On platforms like YouTube, the video is frequently packaged alongside highly polarizing political content, sandwiched between debates over campus protests, immigration policies, and international conflicts. The host of The Traveling Cloud show, an online commentary program, utilized the clip as an entry point into a broader, highly aggressive critique of multiculturalism, demonstrating how quickly an interpersonal dating dispute can be weaponized into a broader political grievance.
When cultural commentators use family disputes to pivot directly into calls for mass deportations or debates on whether certain religious groups can peacefully coexist in the West, they are tapping into a profound undercurrent of fear. The Christian father on the porch becomes a proxy for the nation-state; his house is the border, his rules are the immigration policy, and the Muslim boyfriend is the demographic threat at the gate.
The Unresolved Inheritance
As the video cuts out, the viewer is left with a profound sense of incompletion. The boyfriend leaves, the father retreats behind his door, and the daughter—the actual subject of the entire multi-million-view discourse—remains entirely invisible, an unspoken-for prize in a structural war between two men.
The enduring popularity of the clip does not stem from its resolution, but from its mirror-like quality.
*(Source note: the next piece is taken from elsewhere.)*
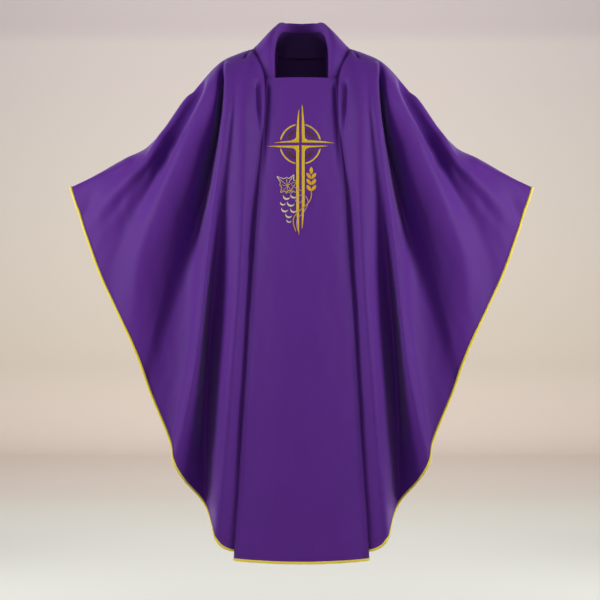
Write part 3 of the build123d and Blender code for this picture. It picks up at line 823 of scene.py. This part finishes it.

It forces an uncomfortable question upon an American public that has long tried to balance the competing ideals of absolute individual freedom and deep cultural heritage: When a child reaches adulthood, who owns the inheritance of faith?
For the modern parent watching from the safety of a smartphone screen, the father on the porch is either a hero standing up for the soul of his family or a tragic figure fighting a losing battle against a globalized, hyper-connected world that will eventually find its way through his windows, no matter how securely he locks his doors.